Lean On The Rock
From the end of the earth I will cry to you, when my heart is overwhelmed; Lead me to the rock that is higher than I.
“Come to me, all you who are weary and burdened, and I will give you rest. Take my yoke upon you and learn from me, for I am gentle and humble in heart, and you will find rest for your souls. For my yoke is easy and my burden is light.” -Matthew 11:28-30
There is something truly relieving in the admission that you can’t hold it together anymore. One day you realize you can’t keep up the constant pouring out that you had once maintained, because you are overwhelmed by the emotions that billow over you like waves. I am a performance driven person.

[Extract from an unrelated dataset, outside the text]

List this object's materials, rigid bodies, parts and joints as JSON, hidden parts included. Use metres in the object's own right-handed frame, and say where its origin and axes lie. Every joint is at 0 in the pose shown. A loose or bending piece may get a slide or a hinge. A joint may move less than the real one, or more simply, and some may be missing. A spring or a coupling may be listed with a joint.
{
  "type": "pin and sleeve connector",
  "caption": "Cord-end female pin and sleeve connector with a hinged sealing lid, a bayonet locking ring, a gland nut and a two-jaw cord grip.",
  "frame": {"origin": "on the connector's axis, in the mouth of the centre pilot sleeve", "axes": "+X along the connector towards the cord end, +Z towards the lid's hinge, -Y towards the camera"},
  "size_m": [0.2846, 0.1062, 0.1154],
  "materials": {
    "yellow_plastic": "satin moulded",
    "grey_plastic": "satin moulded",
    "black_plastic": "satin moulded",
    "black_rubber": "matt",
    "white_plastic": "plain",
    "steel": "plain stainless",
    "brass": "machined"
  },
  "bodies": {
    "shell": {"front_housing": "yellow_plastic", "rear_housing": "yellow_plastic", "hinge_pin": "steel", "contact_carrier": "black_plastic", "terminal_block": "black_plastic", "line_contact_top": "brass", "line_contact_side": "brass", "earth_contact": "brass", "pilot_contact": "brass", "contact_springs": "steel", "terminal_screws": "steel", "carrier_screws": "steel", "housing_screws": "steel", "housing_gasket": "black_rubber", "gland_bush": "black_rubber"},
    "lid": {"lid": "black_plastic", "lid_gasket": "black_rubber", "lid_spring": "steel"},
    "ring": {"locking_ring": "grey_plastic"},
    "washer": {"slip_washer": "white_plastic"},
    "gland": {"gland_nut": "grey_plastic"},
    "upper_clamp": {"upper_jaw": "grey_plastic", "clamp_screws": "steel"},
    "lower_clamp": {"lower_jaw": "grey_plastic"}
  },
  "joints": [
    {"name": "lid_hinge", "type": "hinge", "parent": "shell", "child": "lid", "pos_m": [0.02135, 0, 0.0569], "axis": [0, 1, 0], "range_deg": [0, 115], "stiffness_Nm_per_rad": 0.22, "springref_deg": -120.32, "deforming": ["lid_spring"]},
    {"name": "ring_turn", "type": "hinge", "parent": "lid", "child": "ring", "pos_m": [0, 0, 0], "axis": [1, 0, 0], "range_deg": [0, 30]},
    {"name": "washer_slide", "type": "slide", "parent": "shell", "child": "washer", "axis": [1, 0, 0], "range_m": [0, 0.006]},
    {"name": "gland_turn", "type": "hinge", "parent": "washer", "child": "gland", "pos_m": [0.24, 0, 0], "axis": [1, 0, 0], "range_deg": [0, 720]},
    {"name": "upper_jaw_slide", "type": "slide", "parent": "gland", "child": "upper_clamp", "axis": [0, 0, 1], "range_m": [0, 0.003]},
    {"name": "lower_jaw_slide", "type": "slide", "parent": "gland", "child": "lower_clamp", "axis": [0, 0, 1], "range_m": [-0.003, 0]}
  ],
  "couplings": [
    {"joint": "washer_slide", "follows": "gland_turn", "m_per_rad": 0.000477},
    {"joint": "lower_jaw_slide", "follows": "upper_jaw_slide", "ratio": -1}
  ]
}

If my output doesn’t reach my standard of expectation, I usually beat myself up over it. But one day while I was reflecting on how crummy I felt, I heard a gentle whisper that I did not expect. It said, “Samantha, it’s ok.” It’s ok if you don’t feel motivated to get up early in the mornings. It’s ok that you aren’t meeting with people or blogging about important topics. It’s ok if you aren’t writing songs or involved in a social justice movement. It is O.K. Upon hearing this, I was skeptical. Could the Holy Spirit truly be leading me to think it was ok to do less right now? Even when I said it out loud to my family and friends, I felt an internal cringe at the sound of me admitting that doing less is ok. But when I finally gave in to the leading of Jesus and started to forgive myself for not performing at my highest capacity, it made room for me to be myself for the first time. It also left me without my usual repertoire of qualifications that I leaned upon, so all I could lean upon was Jesus. And this-THIS- is something I had to work on. Leaning on God instead of myself is hard, but I am learning how to have a true dependency on Him for the first time. I now know what it means to be lead to the Rock. Let Him lead you to that place today, where you learn that His way is so much better than how you would do things on your own.